-------- Data

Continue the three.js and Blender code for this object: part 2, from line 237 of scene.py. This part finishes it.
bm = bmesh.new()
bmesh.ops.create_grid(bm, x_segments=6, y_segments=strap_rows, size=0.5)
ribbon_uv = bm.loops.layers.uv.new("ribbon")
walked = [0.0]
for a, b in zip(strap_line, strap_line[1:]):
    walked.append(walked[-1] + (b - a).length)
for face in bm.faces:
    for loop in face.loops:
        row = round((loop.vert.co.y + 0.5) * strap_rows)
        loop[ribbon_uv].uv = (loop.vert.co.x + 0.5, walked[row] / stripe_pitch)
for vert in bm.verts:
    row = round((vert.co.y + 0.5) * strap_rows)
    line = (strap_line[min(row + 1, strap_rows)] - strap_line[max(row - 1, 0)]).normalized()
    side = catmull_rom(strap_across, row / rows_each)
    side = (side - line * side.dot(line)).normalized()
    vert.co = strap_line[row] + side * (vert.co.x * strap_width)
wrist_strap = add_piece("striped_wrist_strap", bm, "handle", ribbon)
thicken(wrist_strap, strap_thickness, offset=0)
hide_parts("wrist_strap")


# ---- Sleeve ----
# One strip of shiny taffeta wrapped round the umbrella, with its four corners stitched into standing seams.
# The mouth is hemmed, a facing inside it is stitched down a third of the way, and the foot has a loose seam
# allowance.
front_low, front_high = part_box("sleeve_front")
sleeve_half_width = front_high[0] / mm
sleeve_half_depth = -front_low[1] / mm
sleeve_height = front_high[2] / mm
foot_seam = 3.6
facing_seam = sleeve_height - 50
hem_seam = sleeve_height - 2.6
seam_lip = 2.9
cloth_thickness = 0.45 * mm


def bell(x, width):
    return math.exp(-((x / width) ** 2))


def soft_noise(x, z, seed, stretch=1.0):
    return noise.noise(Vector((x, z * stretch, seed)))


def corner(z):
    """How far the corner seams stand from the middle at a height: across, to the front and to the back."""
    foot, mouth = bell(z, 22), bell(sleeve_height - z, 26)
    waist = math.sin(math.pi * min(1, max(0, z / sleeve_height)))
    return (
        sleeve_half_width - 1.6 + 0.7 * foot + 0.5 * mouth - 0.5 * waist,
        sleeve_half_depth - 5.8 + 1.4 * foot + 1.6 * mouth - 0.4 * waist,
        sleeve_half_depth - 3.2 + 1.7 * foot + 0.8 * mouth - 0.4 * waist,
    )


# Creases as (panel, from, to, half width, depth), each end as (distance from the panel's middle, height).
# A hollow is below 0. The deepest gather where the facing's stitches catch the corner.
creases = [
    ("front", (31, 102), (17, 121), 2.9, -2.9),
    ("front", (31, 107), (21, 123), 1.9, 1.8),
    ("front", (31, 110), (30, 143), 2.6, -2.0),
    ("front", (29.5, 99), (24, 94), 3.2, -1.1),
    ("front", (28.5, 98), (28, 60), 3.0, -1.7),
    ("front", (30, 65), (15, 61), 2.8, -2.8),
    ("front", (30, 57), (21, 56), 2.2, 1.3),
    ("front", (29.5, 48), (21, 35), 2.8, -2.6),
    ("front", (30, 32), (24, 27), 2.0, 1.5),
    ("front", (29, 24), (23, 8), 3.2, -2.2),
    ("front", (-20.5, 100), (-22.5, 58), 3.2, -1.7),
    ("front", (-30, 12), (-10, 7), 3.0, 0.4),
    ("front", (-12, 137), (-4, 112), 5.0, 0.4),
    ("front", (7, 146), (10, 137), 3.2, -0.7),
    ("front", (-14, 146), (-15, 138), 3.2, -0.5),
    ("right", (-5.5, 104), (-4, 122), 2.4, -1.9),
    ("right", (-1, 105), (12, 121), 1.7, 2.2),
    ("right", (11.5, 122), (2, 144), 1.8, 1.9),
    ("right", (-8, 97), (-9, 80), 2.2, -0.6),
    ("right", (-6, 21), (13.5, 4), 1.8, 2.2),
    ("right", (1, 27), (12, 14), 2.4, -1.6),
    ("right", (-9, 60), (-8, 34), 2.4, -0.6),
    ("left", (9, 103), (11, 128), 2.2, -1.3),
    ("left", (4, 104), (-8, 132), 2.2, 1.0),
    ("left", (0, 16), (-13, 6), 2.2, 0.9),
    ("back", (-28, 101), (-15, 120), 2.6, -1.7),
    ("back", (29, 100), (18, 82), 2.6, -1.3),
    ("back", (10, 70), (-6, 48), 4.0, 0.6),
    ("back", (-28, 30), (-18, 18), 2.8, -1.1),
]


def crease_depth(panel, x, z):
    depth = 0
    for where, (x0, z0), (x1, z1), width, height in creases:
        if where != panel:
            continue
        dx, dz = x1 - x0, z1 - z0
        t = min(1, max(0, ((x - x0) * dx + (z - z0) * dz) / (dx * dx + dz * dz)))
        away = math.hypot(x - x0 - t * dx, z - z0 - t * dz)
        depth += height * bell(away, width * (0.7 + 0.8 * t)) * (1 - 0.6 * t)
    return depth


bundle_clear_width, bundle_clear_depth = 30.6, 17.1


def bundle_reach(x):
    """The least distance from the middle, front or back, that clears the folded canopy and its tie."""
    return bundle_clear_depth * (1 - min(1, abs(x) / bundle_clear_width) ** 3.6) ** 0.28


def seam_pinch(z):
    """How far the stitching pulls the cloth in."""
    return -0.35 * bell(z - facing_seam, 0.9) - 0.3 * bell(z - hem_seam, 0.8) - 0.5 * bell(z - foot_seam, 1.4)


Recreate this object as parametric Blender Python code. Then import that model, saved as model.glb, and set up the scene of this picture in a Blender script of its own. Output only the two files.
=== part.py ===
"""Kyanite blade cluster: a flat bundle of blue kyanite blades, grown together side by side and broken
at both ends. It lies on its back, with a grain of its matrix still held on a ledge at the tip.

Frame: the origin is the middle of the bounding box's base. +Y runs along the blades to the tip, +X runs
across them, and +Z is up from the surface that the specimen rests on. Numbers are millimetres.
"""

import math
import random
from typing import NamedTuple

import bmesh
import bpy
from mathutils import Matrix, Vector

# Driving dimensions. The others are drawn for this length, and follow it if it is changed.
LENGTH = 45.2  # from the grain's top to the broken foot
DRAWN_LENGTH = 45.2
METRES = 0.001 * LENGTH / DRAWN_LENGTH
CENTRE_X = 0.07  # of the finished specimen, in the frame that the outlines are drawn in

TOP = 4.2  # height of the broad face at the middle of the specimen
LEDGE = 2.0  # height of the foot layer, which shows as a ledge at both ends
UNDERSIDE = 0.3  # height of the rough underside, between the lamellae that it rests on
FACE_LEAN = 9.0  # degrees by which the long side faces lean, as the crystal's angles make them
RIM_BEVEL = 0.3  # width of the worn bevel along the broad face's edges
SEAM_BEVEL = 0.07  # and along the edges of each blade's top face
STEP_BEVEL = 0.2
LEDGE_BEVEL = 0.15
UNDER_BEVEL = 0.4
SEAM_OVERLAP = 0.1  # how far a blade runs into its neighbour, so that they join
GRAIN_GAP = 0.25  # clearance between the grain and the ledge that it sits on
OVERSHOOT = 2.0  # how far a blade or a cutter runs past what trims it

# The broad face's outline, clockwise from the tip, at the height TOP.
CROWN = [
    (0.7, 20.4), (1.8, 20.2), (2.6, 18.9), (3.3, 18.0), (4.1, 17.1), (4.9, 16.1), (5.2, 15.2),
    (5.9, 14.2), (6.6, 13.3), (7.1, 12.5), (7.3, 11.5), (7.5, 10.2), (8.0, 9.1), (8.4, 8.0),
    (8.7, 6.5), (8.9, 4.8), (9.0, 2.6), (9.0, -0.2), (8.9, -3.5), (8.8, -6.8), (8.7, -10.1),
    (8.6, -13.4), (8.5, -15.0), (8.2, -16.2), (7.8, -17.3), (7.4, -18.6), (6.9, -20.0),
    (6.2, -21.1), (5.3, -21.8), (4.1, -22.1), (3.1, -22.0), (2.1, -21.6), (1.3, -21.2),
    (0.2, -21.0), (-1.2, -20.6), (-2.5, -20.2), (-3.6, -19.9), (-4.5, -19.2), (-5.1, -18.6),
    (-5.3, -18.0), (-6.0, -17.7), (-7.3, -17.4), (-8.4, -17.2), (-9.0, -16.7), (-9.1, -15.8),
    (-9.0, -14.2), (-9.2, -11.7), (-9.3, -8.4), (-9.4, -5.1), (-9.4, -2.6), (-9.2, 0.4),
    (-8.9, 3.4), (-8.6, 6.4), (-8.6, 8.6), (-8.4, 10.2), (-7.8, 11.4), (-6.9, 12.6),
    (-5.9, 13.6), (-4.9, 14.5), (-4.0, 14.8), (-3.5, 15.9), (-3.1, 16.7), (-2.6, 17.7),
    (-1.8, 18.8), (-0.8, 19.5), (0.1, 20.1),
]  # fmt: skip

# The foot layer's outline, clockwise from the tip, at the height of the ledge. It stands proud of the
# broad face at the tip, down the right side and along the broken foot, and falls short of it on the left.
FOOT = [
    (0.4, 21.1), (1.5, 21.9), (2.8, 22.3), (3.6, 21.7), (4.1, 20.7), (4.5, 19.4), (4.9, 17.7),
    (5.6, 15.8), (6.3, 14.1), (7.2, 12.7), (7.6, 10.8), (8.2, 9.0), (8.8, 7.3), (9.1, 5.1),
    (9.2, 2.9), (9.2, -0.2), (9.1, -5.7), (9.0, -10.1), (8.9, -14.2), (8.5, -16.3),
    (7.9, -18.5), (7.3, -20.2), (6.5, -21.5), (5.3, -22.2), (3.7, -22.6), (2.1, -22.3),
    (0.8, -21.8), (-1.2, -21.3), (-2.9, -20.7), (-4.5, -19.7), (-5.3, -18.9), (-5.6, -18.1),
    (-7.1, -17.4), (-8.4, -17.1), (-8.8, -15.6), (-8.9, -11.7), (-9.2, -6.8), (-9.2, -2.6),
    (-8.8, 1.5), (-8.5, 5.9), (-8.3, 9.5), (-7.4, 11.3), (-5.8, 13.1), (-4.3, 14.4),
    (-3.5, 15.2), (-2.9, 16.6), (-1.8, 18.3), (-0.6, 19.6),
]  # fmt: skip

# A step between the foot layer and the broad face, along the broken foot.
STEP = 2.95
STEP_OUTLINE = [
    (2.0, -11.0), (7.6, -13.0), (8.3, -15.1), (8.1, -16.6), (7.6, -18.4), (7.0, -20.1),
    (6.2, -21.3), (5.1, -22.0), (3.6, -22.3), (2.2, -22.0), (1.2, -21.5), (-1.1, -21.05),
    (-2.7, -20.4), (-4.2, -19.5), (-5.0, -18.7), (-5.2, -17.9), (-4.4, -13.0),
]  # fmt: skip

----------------

Using the entries above, give again exactly the lines from the line holding "Recreate this object" through the line holding "OVERSHOOT = 2.0". Include both end lines and nothing else.

**Response:**
Recreate this object as parametric Blender Python code. Then import that model, saved as model.glb, and set up the scene of this picture in a Blender script of its own. Output only the two files.
=== part.py ===
"""Kyanite blade cluster: a flat bundle of blue kyanite blades, grown together side by side and broken
at both ends. It lies on its back, with a grain of its matrix still held on a ledge at the tip.

Frame: the origin is the middle of the bounding box's base. +Y runs along the blades to the tip, +X runs
across them, and +Z is up from the surface that the specimen rests on. Numbers are millimetres.
"""

import math
import random
from typing import NamedTuple

import bmesh
import bpy
from mathutils import Matrix, Vector

# Driving dimensions. The others are drawn for this length, and follow it if it is changed.
LENGTH = 45.2  # from the grain's top to the broken foot
DRAWN_LENGTH = 45.2
METRES = 0.001 * LENGTH / DRAWN_LENGTH
CENTRE_X = 0.07  # of the finished specimen, in the frame that the outlines are drawn in

TOP = 4.2  # height of the broad face at the middle of the specimen
LEDGE = 2.0  # height of the foot layer, which shows as a ledge at both ends
UNDERSIDE = 0.3  # height of the rough underside, between the lamellae that it rests on
FACE_LEAN = 9.0  # degrees by which the long side faces lean, as the crystal's angles make them
RIM_BEVEL = 0.3  # width of the worn bevel along the broad face's edges
SEAM_BEVEL = 0.07  # and along the edges of each blade's top face
STEP_BEVEL = 0.2
LEDGE_BEVEL = 0.15
UNDER_BEVEL = 0.4
SEAM_OVERLAP = 0.1  # how far a blade runs into its neighbour, so that they join
GRAIN_GAP = 0.25  # clearance between the grain and the ledge that it sits on
OVERSHOOT = 2.0  # how far a blade or a cutter runs past what trims it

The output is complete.